Task instructions: Here are some entries; quote each one exactly.

Extracted entries:
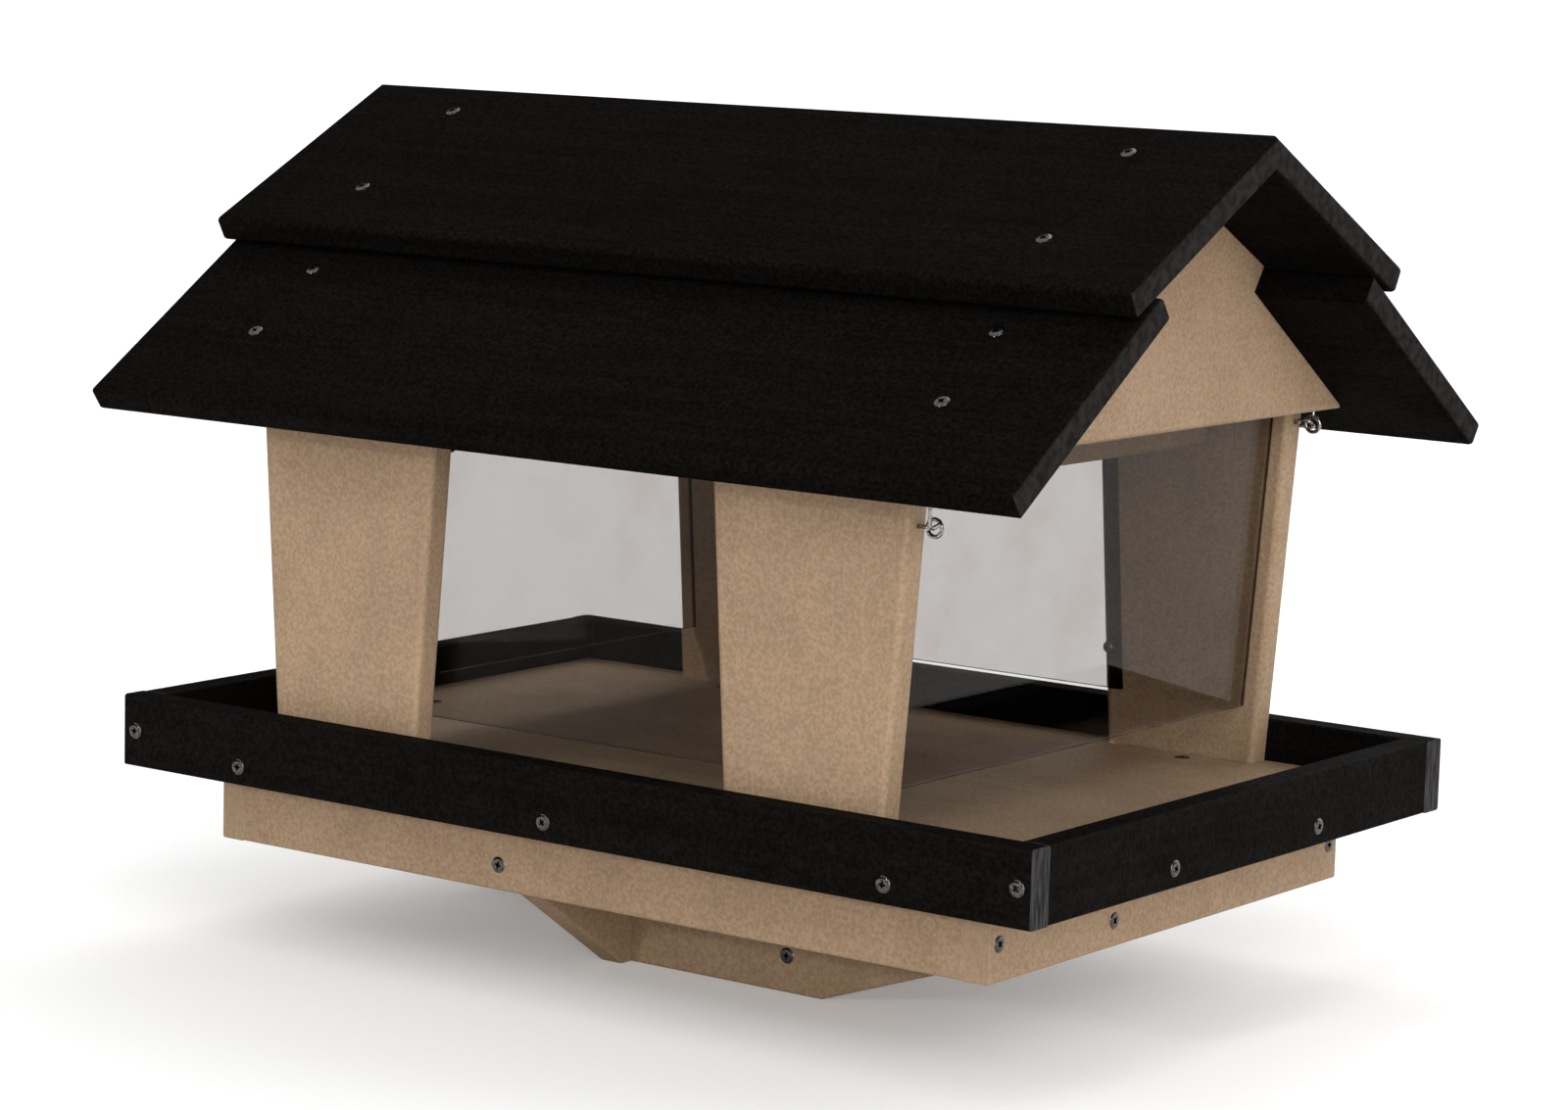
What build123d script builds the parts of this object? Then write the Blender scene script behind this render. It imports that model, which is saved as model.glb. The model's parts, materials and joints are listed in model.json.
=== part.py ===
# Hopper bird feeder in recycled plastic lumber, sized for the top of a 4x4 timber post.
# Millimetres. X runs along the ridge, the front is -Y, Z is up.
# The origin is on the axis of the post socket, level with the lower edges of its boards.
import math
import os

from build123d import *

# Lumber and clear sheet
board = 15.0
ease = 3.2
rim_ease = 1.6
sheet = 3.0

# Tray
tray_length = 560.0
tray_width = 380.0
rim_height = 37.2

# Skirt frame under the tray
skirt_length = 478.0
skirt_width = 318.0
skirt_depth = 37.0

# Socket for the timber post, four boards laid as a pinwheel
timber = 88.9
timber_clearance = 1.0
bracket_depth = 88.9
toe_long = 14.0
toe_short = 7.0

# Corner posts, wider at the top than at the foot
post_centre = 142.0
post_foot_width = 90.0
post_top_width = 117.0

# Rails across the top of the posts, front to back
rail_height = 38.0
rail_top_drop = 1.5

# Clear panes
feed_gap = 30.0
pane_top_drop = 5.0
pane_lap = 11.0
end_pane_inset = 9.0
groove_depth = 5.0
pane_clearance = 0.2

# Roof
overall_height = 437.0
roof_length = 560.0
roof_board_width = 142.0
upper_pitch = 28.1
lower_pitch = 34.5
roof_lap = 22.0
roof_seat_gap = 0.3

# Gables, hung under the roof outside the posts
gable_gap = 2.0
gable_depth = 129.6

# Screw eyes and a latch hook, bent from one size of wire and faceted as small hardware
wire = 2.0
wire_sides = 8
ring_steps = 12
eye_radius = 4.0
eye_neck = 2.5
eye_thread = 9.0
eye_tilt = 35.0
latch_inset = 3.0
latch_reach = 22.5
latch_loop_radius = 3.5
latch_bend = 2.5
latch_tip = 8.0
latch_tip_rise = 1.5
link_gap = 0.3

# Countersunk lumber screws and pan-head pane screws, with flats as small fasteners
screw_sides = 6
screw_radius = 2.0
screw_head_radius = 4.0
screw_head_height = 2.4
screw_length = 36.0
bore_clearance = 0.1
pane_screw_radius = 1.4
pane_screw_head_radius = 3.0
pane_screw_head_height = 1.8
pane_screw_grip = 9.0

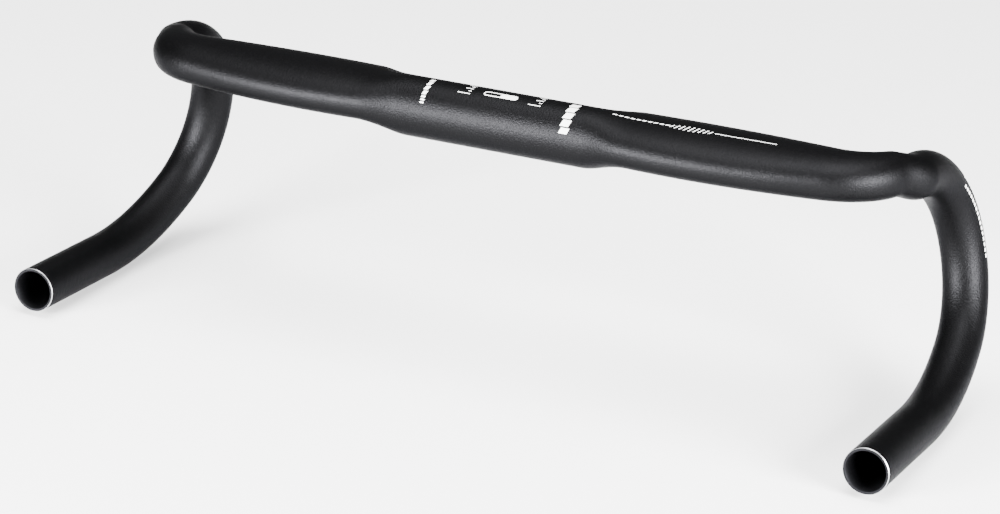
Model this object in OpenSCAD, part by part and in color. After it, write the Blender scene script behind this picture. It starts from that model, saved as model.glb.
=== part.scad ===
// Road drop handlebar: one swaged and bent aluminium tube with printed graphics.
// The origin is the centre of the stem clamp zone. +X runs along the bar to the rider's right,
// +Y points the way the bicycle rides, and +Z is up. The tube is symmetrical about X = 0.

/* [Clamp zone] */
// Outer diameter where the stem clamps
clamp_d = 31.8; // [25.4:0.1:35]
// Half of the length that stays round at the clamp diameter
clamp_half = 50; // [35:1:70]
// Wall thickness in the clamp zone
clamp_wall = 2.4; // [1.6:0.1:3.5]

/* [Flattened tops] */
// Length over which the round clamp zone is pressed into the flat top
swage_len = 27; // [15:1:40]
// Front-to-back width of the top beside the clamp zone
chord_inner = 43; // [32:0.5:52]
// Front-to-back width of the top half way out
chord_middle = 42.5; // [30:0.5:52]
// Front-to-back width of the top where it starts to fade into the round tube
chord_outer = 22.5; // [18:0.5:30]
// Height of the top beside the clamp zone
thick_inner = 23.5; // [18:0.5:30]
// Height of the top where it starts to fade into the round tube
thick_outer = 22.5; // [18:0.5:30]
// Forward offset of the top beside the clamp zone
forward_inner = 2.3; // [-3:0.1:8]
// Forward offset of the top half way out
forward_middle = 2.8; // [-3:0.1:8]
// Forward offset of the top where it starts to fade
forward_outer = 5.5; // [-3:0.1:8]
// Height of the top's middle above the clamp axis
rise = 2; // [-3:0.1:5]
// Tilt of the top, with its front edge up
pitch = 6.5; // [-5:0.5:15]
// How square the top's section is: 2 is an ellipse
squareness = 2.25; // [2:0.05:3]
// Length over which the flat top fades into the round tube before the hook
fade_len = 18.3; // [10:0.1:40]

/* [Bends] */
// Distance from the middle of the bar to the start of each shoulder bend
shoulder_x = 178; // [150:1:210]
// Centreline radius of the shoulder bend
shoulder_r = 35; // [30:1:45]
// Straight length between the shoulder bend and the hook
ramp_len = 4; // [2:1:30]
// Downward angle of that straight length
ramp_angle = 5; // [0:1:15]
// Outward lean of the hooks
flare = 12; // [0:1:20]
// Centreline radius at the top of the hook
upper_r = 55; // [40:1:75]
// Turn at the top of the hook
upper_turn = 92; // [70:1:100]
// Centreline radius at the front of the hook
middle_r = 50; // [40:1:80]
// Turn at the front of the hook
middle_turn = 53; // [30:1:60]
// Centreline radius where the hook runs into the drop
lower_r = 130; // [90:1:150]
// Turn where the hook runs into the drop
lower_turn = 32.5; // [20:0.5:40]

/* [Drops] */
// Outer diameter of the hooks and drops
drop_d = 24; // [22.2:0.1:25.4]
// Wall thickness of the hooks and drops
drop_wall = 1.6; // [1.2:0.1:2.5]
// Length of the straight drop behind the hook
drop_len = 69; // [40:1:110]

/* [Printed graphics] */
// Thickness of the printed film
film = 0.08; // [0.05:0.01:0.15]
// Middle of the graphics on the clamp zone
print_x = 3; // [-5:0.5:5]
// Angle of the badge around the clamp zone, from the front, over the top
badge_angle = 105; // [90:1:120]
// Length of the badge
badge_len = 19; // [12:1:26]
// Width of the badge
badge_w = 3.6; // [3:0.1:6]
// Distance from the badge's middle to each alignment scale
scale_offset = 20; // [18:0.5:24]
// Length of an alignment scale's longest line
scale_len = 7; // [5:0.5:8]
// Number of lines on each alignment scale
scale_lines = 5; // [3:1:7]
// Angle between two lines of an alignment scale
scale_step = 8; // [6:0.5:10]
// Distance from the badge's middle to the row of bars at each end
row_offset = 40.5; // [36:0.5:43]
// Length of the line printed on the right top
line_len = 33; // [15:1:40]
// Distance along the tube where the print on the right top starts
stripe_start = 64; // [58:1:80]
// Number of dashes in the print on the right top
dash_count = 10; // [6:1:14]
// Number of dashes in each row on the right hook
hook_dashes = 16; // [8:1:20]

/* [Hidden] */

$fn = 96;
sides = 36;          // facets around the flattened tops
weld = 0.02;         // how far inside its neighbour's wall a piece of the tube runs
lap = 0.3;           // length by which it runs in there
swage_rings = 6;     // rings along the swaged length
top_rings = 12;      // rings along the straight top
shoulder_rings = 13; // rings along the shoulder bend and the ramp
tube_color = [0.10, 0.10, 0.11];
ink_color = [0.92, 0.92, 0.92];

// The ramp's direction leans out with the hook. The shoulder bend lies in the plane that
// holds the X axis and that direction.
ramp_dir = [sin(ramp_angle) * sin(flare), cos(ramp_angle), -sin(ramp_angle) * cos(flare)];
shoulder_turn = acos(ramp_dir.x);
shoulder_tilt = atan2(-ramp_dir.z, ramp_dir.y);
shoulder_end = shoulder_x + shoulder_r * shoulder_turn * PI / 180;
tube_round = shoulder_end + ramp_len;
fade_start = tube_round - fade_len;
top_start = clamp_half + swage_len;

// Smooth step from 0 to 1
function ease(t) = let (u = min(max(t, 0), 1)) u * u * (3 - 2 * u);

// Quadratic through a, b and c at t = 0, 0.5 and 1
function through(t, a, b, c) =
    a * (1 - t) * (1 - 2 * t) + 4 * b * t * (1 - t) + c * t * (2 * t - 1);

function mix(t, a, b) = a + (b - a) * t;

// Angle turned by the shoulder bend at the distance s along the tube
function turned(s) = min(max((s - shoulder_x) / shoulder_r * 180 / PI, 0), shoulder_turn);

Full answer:
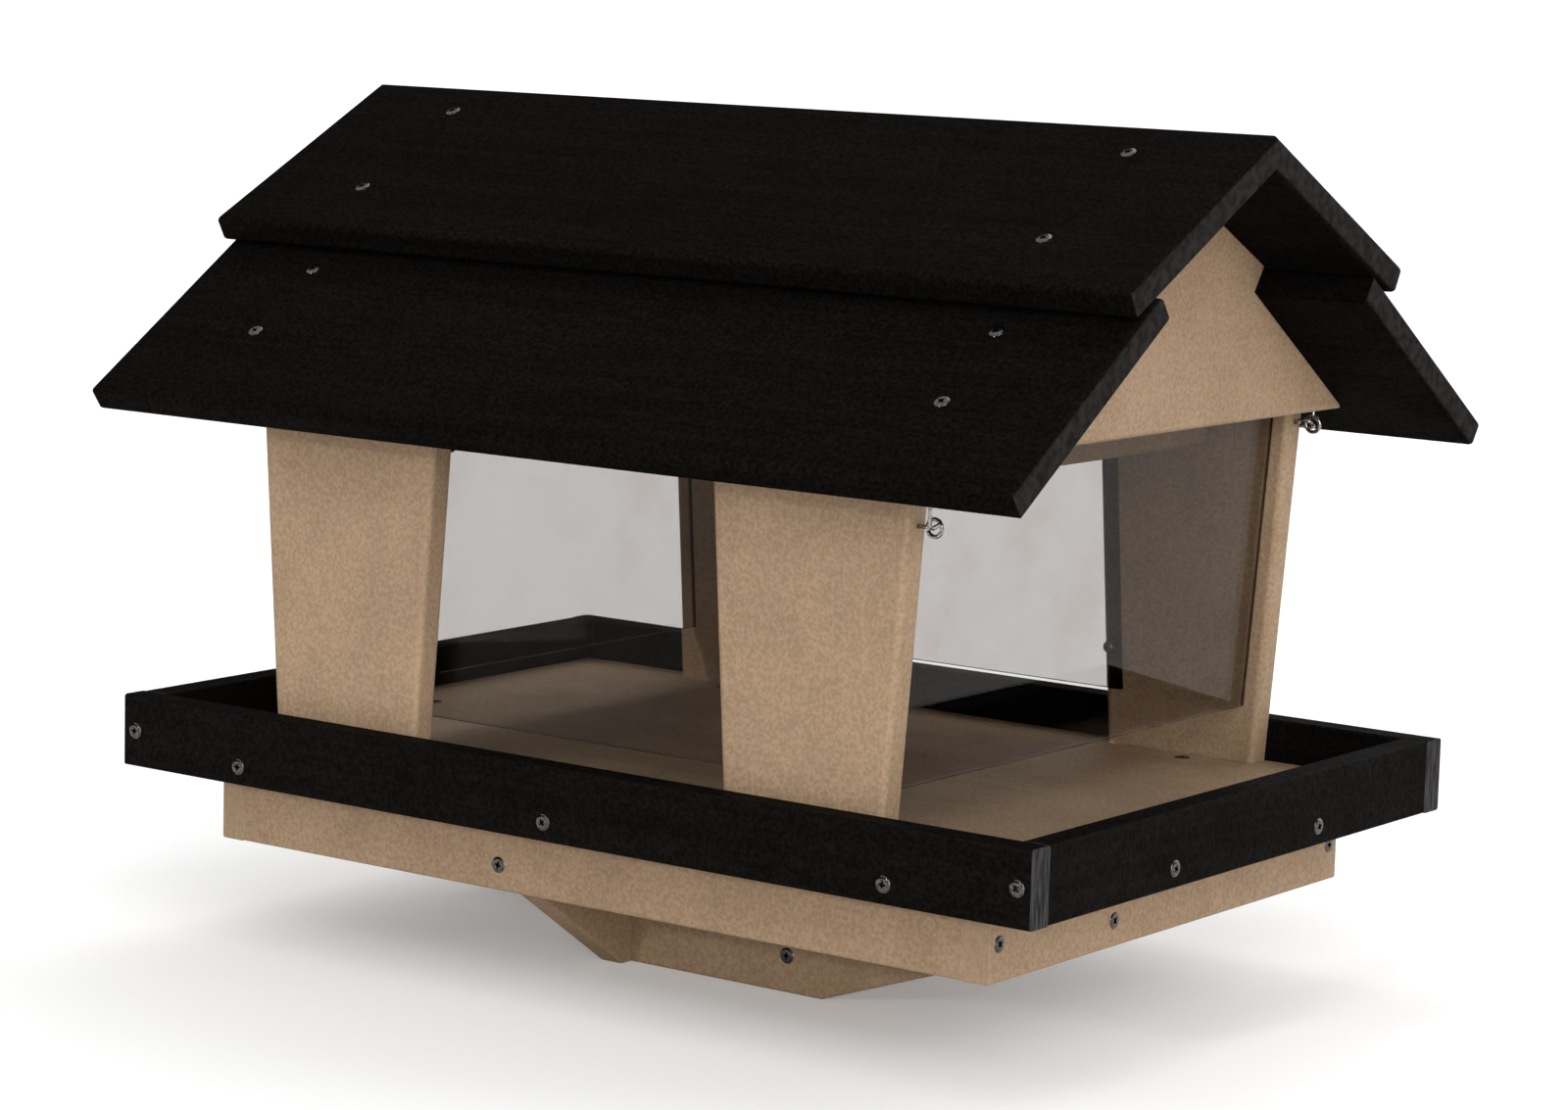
What build123d script builds the parts of this object? Then write the Blender scene script behind this render. It imports that model, which is saved as model.glb. The model's parts, materials and joints are listed in model.json.
=== part.py ===
# Hopper bird feeder in recycled plastic lumber, sized for the top of a 4x4 timber post.
# Millimetres. X runs along the ridge, the front is -Y, Z is up.
# The origin is on the axis of the post socket, level with the lower edges of its boards.
import math
import os

from build123d import *

# Lumber and clear sheet
board = 15.0
ease = 3.2
rim_ease = 1.6
sheet = 3.0

# Tray
tray_length = 560.0
tray_width = 380.0
rim_height = 37.2

# Skirt frame under the tray
skirt_length = 478.0
skirt_width = 318.0
skirt_depth = 37.0

# Socket for the timber post, four boards laid as a pinwheel
timber = 88.9
timber_clearance = 1.0
bracket_depth = 88.9
toe_long = 14.0
toe_short = 7.0

# Corner posts, wider at the top than at the foot
post_centre = 142.0
post_foot_width = 90.0
post_top_width = 117.0

# Rails across the top of the posts, front to back
rail_height = 38.0
rail_top_drop = 1.5

# Clear panes
feed_gap = 30.0
pane_top_drop = 5.0
pane_lap = 11.0
end_pane_inset = 9.0
groove_depth = 5.0
pane_clearance = 0.2

# Roof
overall_height = 437.0
roof_length = 560.0
roof_board_width = 142.0
upper_pitch = 28.1
lower_pitch = 34.5
roof_lap = 22.0
roof_seat_gap = 0.3

# Gables, hung under the roof outside the posts
gable_gap = 2.0
gable_depth = 129.6

# Screw eyes and a latch hook, bent from one size of wire and faceted as small hardware
wire = 2.0
wire_sides = 8
ring_steps = 12
eye_radius = 4.0
eye_neck = 2.5
eye_thread = 9.0
eye_tilt = 35.0
latch_inset = 3.0
latch_reach = 22.5
latch_loop_radius = 3.5
latch_bend = 2.5
latch_tip = 8.0
latch_tip_rise = 1.5
link_gap = 0.3

# Countersunk lumber screws and pan-head pane screws, with flats as small fasteners
screw_sides = 6
screw_radius = 2.0
screw_head_radius = 4.0
screw_head_height = 2.4
screw_length = 36.0
bore_clearance = 0.1
pane_screw_radius = 1.4
pane_screw_head_radius = 3.0
pane_screw_head_height = 1.8
pane_screw_grip = 9.0

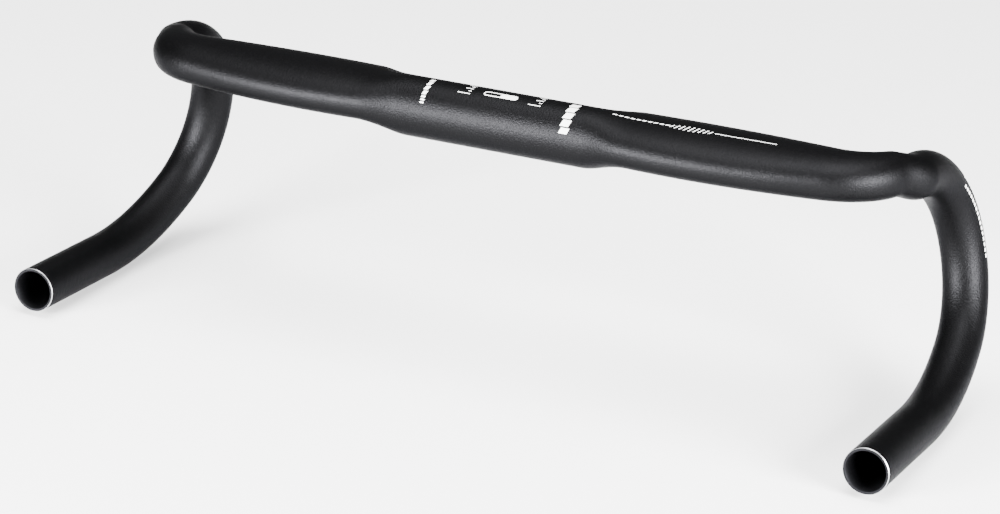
Model this object in OpenSCAD, part by part and in color. After it, write the Blender scene script behind this picture. It starts from that model, saved as model.glb.
=== part.scad ===
// Road drop handlebar: one swaged and bent aluminium tube with printed graphics.
// The origin is the centre of the stem clamp zone. +X runs along the bar to the rider's right,
// +Y points the way the bicycle rides, and +Z is up. The tube is symmetrical about X = 0.

/* [Clamp zone] */
// Outer diameter where the stem clamps
clamp_d = 31.8; // [25.4:0.1:35]
// Half of the length that stays round at the clamp diameter
clamp_half = 50; // [35:1:70]
// Wall thickness in the clamp zone
clamp_wall = 2.4; // [1.6:0.1:3.5]

/* [Flattened tops] */
// Length over which the round clamp zone is pressed into the flat top
swage_len = 27; // [15:1:40]
// Front-to-back width of the top beside the clamp zone
chord_inner = 43; // [32:0.5:52]
// Front-to-back width of the top half way out
chord_middle = 42.5; // [30:0.5:52]
// Front-to-back width of the top where it starts to fade into the round tube
chord_outer = 22.5; // [18:0.5:30]
// Height of the top beside the clamp zone
thick_inner = 23.5; // [18:0.5:30]
// Height of the top where it starts to fade into the round tube
thick_outer = 22.5; // [18:0.5:30]
// Forward offset of the top beside the clamp zone
forward_inner = 2.3; // [-3:0.1:8]
// Forward offset of the top half way out
forward_middle = 2.8; // [-3:0.1:8]
// Forward offset of the top where it starts to fade
forward_outer = 5.5; // [-3:0.1:8]
// Height of the top's middle above the clamp axis
rise = 2; // [-3:0.1:5]
// Tilt of the top, with its front edge up
pitch = 6.5; // [-5:0.5:15]
// How square the top's section is: 2 is an ellipse
squareness = 2.25; // [2:0.05:3]
// Length over which the flat top fades into the round tube before the hook
fade_len = 18.3; // [10:0.1:40]

/* [Bends] */
// Distance from the middle of the bar to the start of each shoulder bend
shoulder_x = 178; // [150:1:210]
// Centreline radius of the shoulder bend
shoulder_r = 35; // [30:1:45]
// Straight length between the shoulder bend and the hook
ramp_len = 4; // [2:1:30]
// Downward angle of that straight length
ramp_angle = 5; // [0:1:15]
// Outward lean of the hooks
flare = 12; // [0:1:20]
// Centreline radius at the top of the hook
upper_r = 55; // [40:1:75]
// Turn at the top of the hook
upper_turn = 92; // [70:1:100]
// Centreline radius at the front of the hook
middle_r = 50; // [40:1:80]
// Turn at the front of the hook
middle_turn = 53; // [30:1:60]
// Centreline radius where the hook runs into the drop
lower_r = 130; // [90:1:150]
// Turn where the hook runs into the drop
lower_turn = 32.5; // [20:0.5:40]

/* [Drops] */
// Outer diameter of the hooks and drops
drop_d = 24; // [22.2:0.1:25.4]
// Wall thickness of the hooks and drops
drop_wall = 1.6; // [1.2:0.1:2.5]
// Length of the straight drop behind the hook
drop_len = 69; // [40:1:110]

/* [Printed graphics] */
// Thickness of the printed film
film = 0.08; // [0.05:0.01:0.15]
// Middle of the graphics on the clamp zone
print_x = 3; // [-5:0.5:5]
// Angle of the badge around the clamp zone, from the front, over the top
badge_angle = 105; // [90:1:120]
// Length of the badge
badge_len = 19; // [12:1:26]
// Width of the badge
badge_w = 3.6; // [3:0.1:6]
// Distance from the badge's middle to each alignment scale
scale_offset = 20; // [18:0.5:24]
// Length of an alignment scale's longest line
scale_len = 7; // [5:0.5:8]
// Number of lines on each alignment scale
scale_lines = 5; // [3:1:7]
// Angle between two lines of an alignment scale
scale_step = 8; // [6:0.5:10]
// Distance from the badge's middle to the row of bars at each end
row_offset = 40.5; // [36:0.5:43]
// Length of the line printed on the right top
line_len = 33; // [15:1:40]
// Distance along the tube where the print on the right top starts
stripe_start = 64; // [58:1:80]
// Number of dashes in the print on the right top
dash_count = 10; // [6:1:14]
// Number of dashes in each row on the right hook
hook_dashes = 16; // [8:1:20]

/* [Hidden] */

$fn = 96;
sides = 36;          // facets around the flattened tops
weld = 0.02;         // how far inside its neighbour's wall a piece of the tube runs
lap = 0.3;           // length by which it runs in there
swage_rings = 6;     // rings along the swaged length
top_rings = 12;      // rings along the straight top
shoulder_rings = 13; // rings along the shoulder bend and the ramp
tube_color = [0.10, 0.10, 0.11];
ink_color = [0.92, 0.92, 0.92];

// The ramp's direction leans out with the hook. The shoulder bend lies in the plane that
// holds the X axis and that direction.
ramp_dir = [sin(ramp_angle) * sin(flare), cos(ramp_angle), -sin(ramp_angle) * cos(flare)];
shoulder_turn = acos(ramp_dir.x);
shoulder_tilt = atan2(-ramp_dir.z, ramp_dir.y);
shoulder_end = shoulder_x + shoulder_r * shoulder_turn * PI / 180;
tube_round = shoulder_end + ramp_len;
fade_start = tube_round - fade_len;
top_start = clamp_half + swage_len;

// Smooth step from 0 to 1
function ease(t) = let (u = min(max(t, 0), 1)) u * u * (3 - 2 * u);

// Quadratic through a, b and c at t = 0, 0.5 and 1
function through(t, a, b, c) =
    a * (1 - t) * (1 - 2 * t) + 4 * b * t * (1 - t) + c * t * (2 * t - 1);

function mix(t, a, b) = a + (b - a) * t;

// Angle turned by the shoulder bend at the distance s along the tube
function turned(s) = min(max((s - shoulder_x) / shoulder_r * 180 / PI, 0), shoulder_turn);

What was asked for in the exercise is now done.